**Supplied data**:
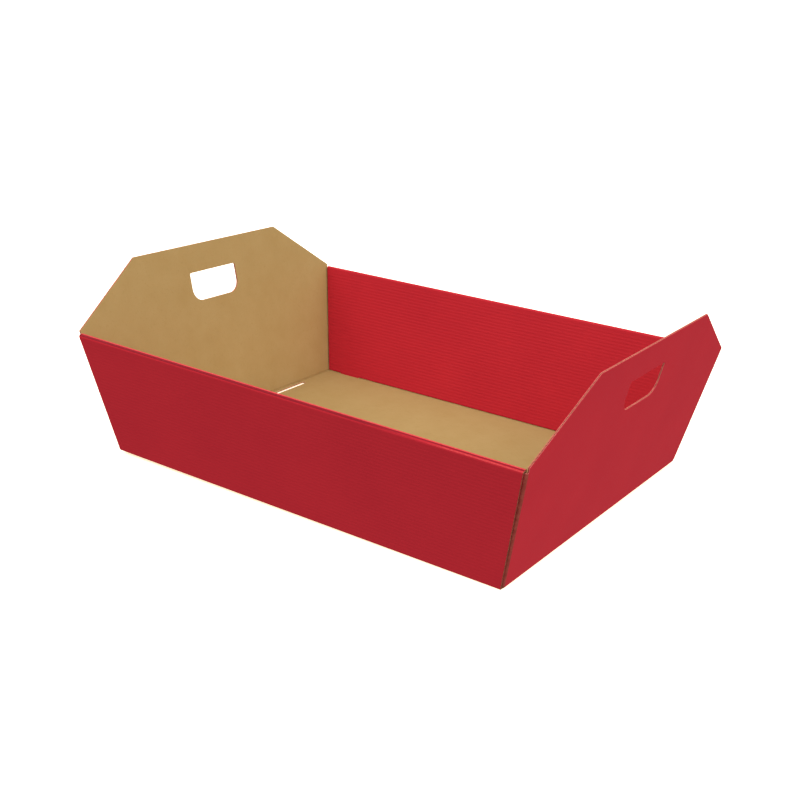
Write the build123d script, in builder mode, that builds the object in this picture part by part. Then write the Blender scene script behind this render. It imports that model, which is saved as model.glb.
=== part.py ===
"""Cardboard tray box, folded from one sheet of thin corrugated board.

The base carries two long walls and two end walls, all leaning outwards.  Each long wall
is double: it rolls over at the rim in a flat-topped fold and comes back down to the base,
where its tabs drop through slots.  Each end wall is a single sheet that rises above the
rim to a six-sided handle with a hand hole, and its corner flaps are caught between the
two layers of the long walls.  Millimetres; +X along the tray, +Z up, and the origin at
the middle of the base's underside.
"""
from build123d import *
import os
from math import atan, cos, radians, sin, tan

# --- The sheet -----------------------------------------------------------------
board = 1.5              # thickness of the corrugated board
fold_radius = 0.6        # inner radius of every fold
layer_gap = 0.5          # air between neighbouring layers of a long wall
cut_clearance = 0.4      # room between a cut edge and the board next to it

# --- The base, over its outer corners -------------------------------------------
base_length = 400.0
base_width = 312.0

# --- The long walls --------------------------------------------------------------
long_lean = radians(11.1)    # outwards from upright
long_slant = 110.0           # up the outer face, from the base corner to the rim
foot_edge_gap = 1.2          # outer layer's side edge to the end wall's outer face, at the foot
rim_edge_gap = 2.6           # the same at the rim, and all the way up the inner layer
foot_spread = 5.0            # the inner layer stands this much further in at the base than at the rim

# --- The end walls ----------------------------------------------------------------
end_lean = radians(12.8)     # outwards from upright
handle_slant = 165.0         # up the outer face, from the base corner to the top edge
handle_width = 195.0         # along the top edge
corner_drop = 2.4            # from the rim down to the top of the corner folds and flaps

# --- The hand holes ----------------------------------------------------------------
hole_width = 62.5
hole_height = 27.5
hole_drop = 26.5             # top edge of the handle to the top of the hole
hole_top_radius = 1.5
hole_bottom_radius = 12.0

# --- The corner flaps ----------------------------------------------------------------
flap_length = 90.0           # from the corner fold to the free end
flap_taper = 8.0             # how much narrower the free end is, at each of its corners
flap_corner_radius = 6.0

# --- The tabs of the inner layer, and the slot beside one end's fold --------------------
tab_width = 24.0
tab_inset = 30.0             # the tab's middle from the base corner
end_slot_length = 194.0
end_slot_width = 4.8
end_slot_inset = 5.2         # the slot's outer edge from the base corner

# --- Worked out from the sizes above ----------------------------------------------------
middle_radius = fold_radius + board / 2         # fold radius at the middle of the board
outer_radius = fold_radius + board
flap_depth = board + layer_gap                  # long wall's outer face to the flap's
inner_middle = 2 * (board + layer_gap) + board / 2   # the same to the middle of the inner layer
rim_height = long_slant * cos(long_lean)
rim_inner_height = (long_slant - board / 2) * cos(long_lean) + inner_middle * sin(long_lean)
inner_lean = atan(tan(long_lean) + foot_spread / rim_inner_height)
end_rim_slant = rim_height / cos(end_lean)
overlap = 4 * board                             # stretch that two joined lengths of board share
reach = base_length                             # longer than half of any part of the tray


def long_wall_point(slant: float, depth: float) -> tuple[float, float]:
    """(y, z) of a point up a long wall's slope and in from its outer face."""
    y = base_width / 2 + slant * sin(long_lean) - depth * cos(long_lean)
    z = slant * cos(long_lean) + depth * sin(long_lean)
    return (y, z)


def long_wall_slant(height: float, depth: float) -> float:
    """Slant at which a line at this depth in a long wall reaches this height."""
    return (height - depth * sin(long_lean)) / cos(long_lean)


def inner_layer_point(height: float) -> tuple[float, float]:
    """(y, z) of the point at this height in the middle of a long wall's inner layer."""
    y, z = long_wall_point(long_wall_slant(height, inner_middle), inner_middle)
    return (y - foot_spread * (1 - height / rim_inner_height), z)


def rim_end_y(slant: float) -> float:
    """Half width of an end wall flush with the long walls' outer faces."""
    return base_width / 2 + slant * cos(end_lean) * tan(long_lean)


def crease_y(slant: float) -> float:
    """Half width of an end wall at the sharp line of its corner folds."""
    return rim_end_y(slant) - flap_depth / cos(long_lean)


def flap_x(slant: float) -> float:
    """Place of the corner fold along a flap's own plane, at this slant up the flap."""
    height = slant * cos(long_lean) + flap_depth * sin(long_lean)
    return -(base_length / 2 + height * tan(end_lean))


def side_profile(foot_gap: float, top_gap: float) -> list[tuple[float, float]]:
    """Outline in XZ that trims a long wall's side edges, with its gaps to the end faces."""
    top = rim_height + overlap
    foot_x = base_length / 2 - foot_gap
    slope = tan(end_lean) - (top_gap - foot_gap) / rim_height
    top_x = foot_x + top * slope
    return [(-foot_x, 0), (foot_x, 0), (top_x, top), (-top_x, top)]


# --- Base, outer layers and rims: one folded strip ----------------------------------------
base_corner = long_wall_point(long_wall_slant(board / 2, board / 2), board / 2)
rim_outer = long_wall_point(long_slant - board / 2, board / 2)
rim_inner = inner_layer_point(rim_inner_height)
rim_end = inner_layer_point(rim_inner_height - overlap)
half_strip = [base_corner, rim_outer, rim_inner, rim_end]
other_half = [(-y, z) for y, z in reversed(half_strip)]

with BuildPart() as outer_strip:
    with BuildSketch(Plane.YZ):
        with BuildLine():
            FilletPolyline(*other_half, *half_strip, radius=middle_radius)
        trace(line_width=board)
    extrude(amount=reach, both=True)
    with BuildSketch(Plane.XZ):
        with BuildLine():
            Polyline(*side_profile(foot_edge_gap, rim_edge_gap), close=True)
        make_face()
    extrude(amount=base_width, both=True, mode=Mode.INTERSECT)

# --- Inner layers, from the rims down to the base --------------------------------------------
end_rise = board / 2 * sin(inner_lean)          # a square-cut edge's middle above its lower corner
foot_height = board + cut_clearance + end_rise
inner_foot = inner_layer_point(foot_height)

with BuildPart() as inner_layers:
    with BuildSketch(Plane.YZ):
        with BuildLine():
            Line(inner_foot, rim_end)
        trace(line_width=board)
    extrude(amount=reach, both=True)
    with BuildSketch(Plane.XZ):
        with BuildLine():
            Polyline(*side_profile(rim_edge_gap, rim_edge_gap), close=True)
        make_face()
    extrude(amount=base_width, both=True, mode=Mode.INTERSECT)
    mirror(about=Plane.XZ)

# --- Tabs of the inner layers, and the slots that they drop through ----------------------------
tab_places = [-(base_length / 2 - tab_inset), base_length / 2 - tab_inset]
tab_tip = inner_layer_point(cut_clearance / 2 + end_rise)
tab_root = inner_layer_point(overlap)
slot_bottom = inner_layer_point(-overlap)

with BuildPart() as tabs:
    for x in tab_places:
        with BuildSketch(Plane.YZ.offset(x)):
            with BuildLine():
                Line(tab_tip, tab_root)
            trace(line_width=board)
        extrude(amount=tab_width / 2, both=True)
    mirror(about=Plane.XZ)

with BuildPart() as tab_slots:
    for x in tab_places:
        with BuildSketch(Plane.YZ.offset(x)):
            with BuildLine():
                Line(slot_bottom, tab_root)
            trace(line_width=board + 2 * cut_clearance)
        extrude(amount=tab_width / 2 + cut_clearance, both=True)
    mirror(about=Plane.XZ)

# --- One end wall, with its fold to the base ------------------------------------------------------
end_plane = Plane(
    origin=(base_length / 2, 0, 0),
    x_dir=(0, 1, 0),
    z_dir=(cos(end_lean), 0, -sin(end_lean)),
)
flap_origin = long_wall_point(0, flap_depth)
flap_plane = Plane(
    origin=(0, flap_origin[0], flap_origin[1]),
    x_dir=(-1, 0, 0),
    z_dir=(0, cos(long_lean), -sin(long_lean)),
)

# The corner fold runs where the end wall's outer face meets the flap's.
crease = Vector(sin(end_lean), cos(end_lean) * tan(long_lean), cos(end_lean))
crease_stretch = crease.length                  # crease length for each unit of end slant
crease = crease.normalized()
along_end = end_plane.z_dir.cross(crease)
along_flap = crease.cross(flap_plane.z_dir)
corner_angle = radians(along_end.get_angle(along_flap))
corner_setback = outer_radius / tan(corner_angle / 2)
leg = 2 * outer_radius                          # flat board left on each side of a fold strip

fold_foot_slant = (board + 2 * cut_clearance) / cos(end_lean)
fold_top_slant = end_rim_slant - corner_drop
panel_foot_slant = 2 * board

# The handle's slopes aim at the rim's outer corners, and end where they meet the corner folds.
handle_spread = (rim_end_y(end_rim_slant) - handle_width / 2) / (handle_slant - end_rim_slant)
seam_inset = flap_depth / cos(long_lean) + corner_setback
corner_slant = end_rim_slant + seam_inset / (handle_spread + cos(end_lean) * tan(long_lean))

with BuildPart() as end_wall:
    with BuildSketch(end_plane):
        with BuildLine():
            right_side = [
                (crease_y(panel_foot_slant) - corner_setback, panel_foot_slant),
                (crease_y(corner_slant) - corner_setback, corner_slant),
                (handle_width / 2, handle_slant),
            ]
            left_side = [(-y, slant) for y, slant in reversed(right_side)]
            Polyline(*right_side, *left_side, close=True)
        make_face()
    extrude(amount=-board)

    # The hand hole: a straight top edge and well-rounded lower corners.
    with BuildSketch(end_plane):
        with Locations((0, handle_slant - hole_drop - hole_height / 2)):
            Rectangle(hole_width, hole_height)
        fillet(vertices().group_by(Axis.Y)[0], hole_bottom_radius)
        fillet(vertices().group_by(Axis.Y)[-1], hole_top_radius)
    extrude(amount=-board, mode=Mode.SUBTRACT)

    # The fold to the base, with a stub of each.
    fold_x = base_length / 2 + board / 2 * (tan(end_lean) - 1 / cos(end_lean))
    stub = 2 * leg                              # base board made with the fold
    fold_half_width = crease_y(0) - corner_setback
    with BuildSketch(Plane.XZ):
        with BuildLine():
            FilletPolyline(
                (fold_x - stub, board / 2),
                (fold_x, board / 2),
                (fold_x + leg * sin(end_lean), board / 2 + leg * cos(end_lean)),
                radius=middle_radius,
            )
        trace(line_width=board)
    extrude(amount=fold_half_width, both=True)

    # The corner fold, swept up its crease.
    fold_foot = end_plane.from_local_coords((crease_y(fold_foot_slant), fold_foot_slant, 0))
    middle_x = board / 2 / tan(corner_angle / 2)
    with BuildSketch(Plane(origin=fold_foot, x_dir=along_end, z_dir=crease)):
        with BuildLine():
            FilletPolyline(
                (middle_x + leg, -board / 2),
                (middle_x, -board / 2),
                (middle_x + leg * cos(corner_angle), -board / 2 - leg * sin(corner_angle)),
                radius=middle_radius,
            )
        trace(line_width=board)
    extrude(amount=(fold_top_slant - fold_foot_slant) * crease_stretch)

    # The corner flap, cut narrower towards its free end.
    flap_foot = (board + 2 * cut_clearance - flap_depth * sin(long_lean)) / cos(long_lean)
    flap_top = (fold_top_slant * cos(end_lean) - flap_depth * sin(long_lean)) / cos(long_lean)
    with BuildSketch(flap_plane):
        with BuildLine():
            Polyline(
                (flap_x(flap_foot) + corner_setback, flap_foot),
                (flap_x(flap_top) + corner_setback, flap_top),
                (flap_x(flap_top) + flap_length, flap_top - flap_taper),
                (flap_x(flap_foot) + flap_length, flap_foot + flap_taper),
                close=True,
            )
        make_face()
        fillet(vertices().sort_by(Axis.X)[-2:], flap_corner_radius)
    extrude(amount=-board)
    mirror(about=Plane.XZ)

# --- The whole sheet -------------------------------------------------------------------------
fold_room = leg                                 # the base is cut back this far for the end's fold
cut_depth = 4 * board                           # well past both faces, so that no skin is left

with BuildPart() as tray:
    add(outer_strip.part)
    add(tab_slots.part, mode=Mode.SUBTRACT)
    for side in (-1, 1):
        with Locations((side * base_length / 2, 0, 0)):
            Box(2 * fold_room, 2 * fold_half_width, cut_depth, mode=Mode.SUBTRACT)
    add(inner_layers.part)
    add(tabs.part)
    add(end_wall.part)
    mirror(end_wall.part, about=Plane.YZ)

    # The long slot in the base, beside one end's fold.
    with Locations((-base_length / 2 + end_slot_inset, 0, 0)):
        Box(
            end_slot_width,
            end_slot_length,
            cut_depth,
            align=(Align.MIN, Align.CENTER, Align.CENTER),
            mode=Mode.SUBTRACT,
        )

tray.part.label = "tray"
os.makedirs("parts", exist_ok=True)
export_step(tray.part, "parts/tray.step")
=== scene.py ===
"""Blender scene for the cardboard tray box.

The tray is folded from one sheet of E-flute corrugated board: a printed liner outside, a wavy
fluting medium and a bare kraft liner inside.  Each layer is modelled as a thin closed shell that
follows the folds, so the flutes are open at every cut edge and show through the liners as fine
washboard lines.  Sizes are in millimetres until a mesh is made.
"""

import logging
from collections.abc import Callable
from dataclasses import dataclass, field
from enum import Enum
from math import atan, cos, pi, radians, sin, tan

import bpy
import numpy as np
from mathutils import Matrix, Vector


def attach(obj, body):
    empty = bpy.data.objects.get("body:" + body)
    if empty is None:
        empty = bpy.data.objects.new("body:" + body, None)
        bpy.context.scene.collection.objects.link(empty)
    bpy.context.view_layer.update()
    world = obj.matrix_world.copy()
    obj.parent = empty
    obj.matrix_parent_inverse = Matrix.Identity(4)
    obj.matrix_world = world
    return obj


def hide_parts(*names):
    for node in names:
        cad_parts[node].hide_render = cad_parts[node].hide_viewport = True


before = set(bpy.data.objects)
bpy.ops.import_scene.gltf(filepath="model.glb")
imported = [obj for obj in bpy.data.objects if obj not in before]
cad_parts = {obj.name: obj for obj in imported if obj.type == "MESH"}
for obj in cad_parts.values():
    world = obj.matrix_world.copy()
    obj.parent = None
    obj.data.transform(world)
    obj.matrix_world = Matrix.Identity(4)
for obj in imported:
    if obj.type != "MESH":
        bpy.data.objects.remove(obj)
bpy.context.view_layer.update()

MM = 0.001
NODE = "tray"
BODY = "root"
SHADED_FLAT_TOP = -1.0            # mark for the rims' flat tops, painted darker as shade; above 0, print worn pale with a painted highlight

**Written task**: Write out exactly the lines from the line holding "# The long slot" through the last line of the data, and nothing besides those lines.

**Response to this exercise**:
    # The long slot in the base, beside one end's fold.
    with Locations((-base_length / 2 + end_slot_inset, 0, 0)):
        Box(
            end_slot_width,
            end_slot_length,
            cut_depth,
            align=(Align.MIN, Align.CENTER, Align.CENTER),
            mode=Mode.SUBTRACT,
        )

tray.part.label = "tray"
os.makedirs("parts", exist_ok=True)
export_step(tray.part, "parts/tray.step")
=== scene.py ===
"""Blender scene for the cardboard tray box.

The tray is folded from one sheet of E-flute corrugated board: a printed liner outside, a wavy
fluting medium and a bare kraft liner inside.  Each layer is modelled as a thin closed shell that
follows the folds, so the flutes are open at every cut edge and show through the liners as fine
washboard lines.  Sizes are in millimetres until a mesh is made.
"""

import logging
from collections.abc import Callable
from dataclasses import dataclass, field
from enum import Enum
from math import atan, cos, pi, radians, sin, tan

import bpy
import numpy as np
from mathutils import Matrix, Vector


def attach(obj, body):
    empty = bpy.data.objects.get("body:" + body)
    if empty is None:
        empty = bpy.data.objects.new("body:" + body, None)
        bpy.context.scene.collection.objects.link(empty)
    bpy.context.view_layer.update()
    world = obj.matrix_world.copy()
    obj.parent = empty
    obj.matrix_parent_inverse = Matrix.Identity(4)
    obj.matrix_world = world
    return obj


def hide_parts(*names):
    for node in names:
        cad_parts[node].hide_render = cad_parts[node].hide_viewport = True


before = set(bpy.data.objects)
bpy.ops.import_scene.gltf(filepath="model.glb")
imported = [obj for obj in bpy.data.objects if obj not in before]
cad_parts = {obj.name: obj for obj in imported if obj.type == "MESH"}
for obj in cad_parts.values():
    world = obj.matrix_world.copy()
    obj.parent = None
    obj.data.transform(world)
    obj.matrix_world = Matrix.Identity(4)
for obj in imported:
    if obj.type != "MESH":
        bpy.data.objects.remove(obj)
bpy.context.view_layer.update()

MM = 0.001
NODE = "tray"
BODY = "root"
SHADED_FLAT_TOP = -1.0            # mark for the rims' flat tops, painted darker as shade; above 0, print worn pale with a painted highlight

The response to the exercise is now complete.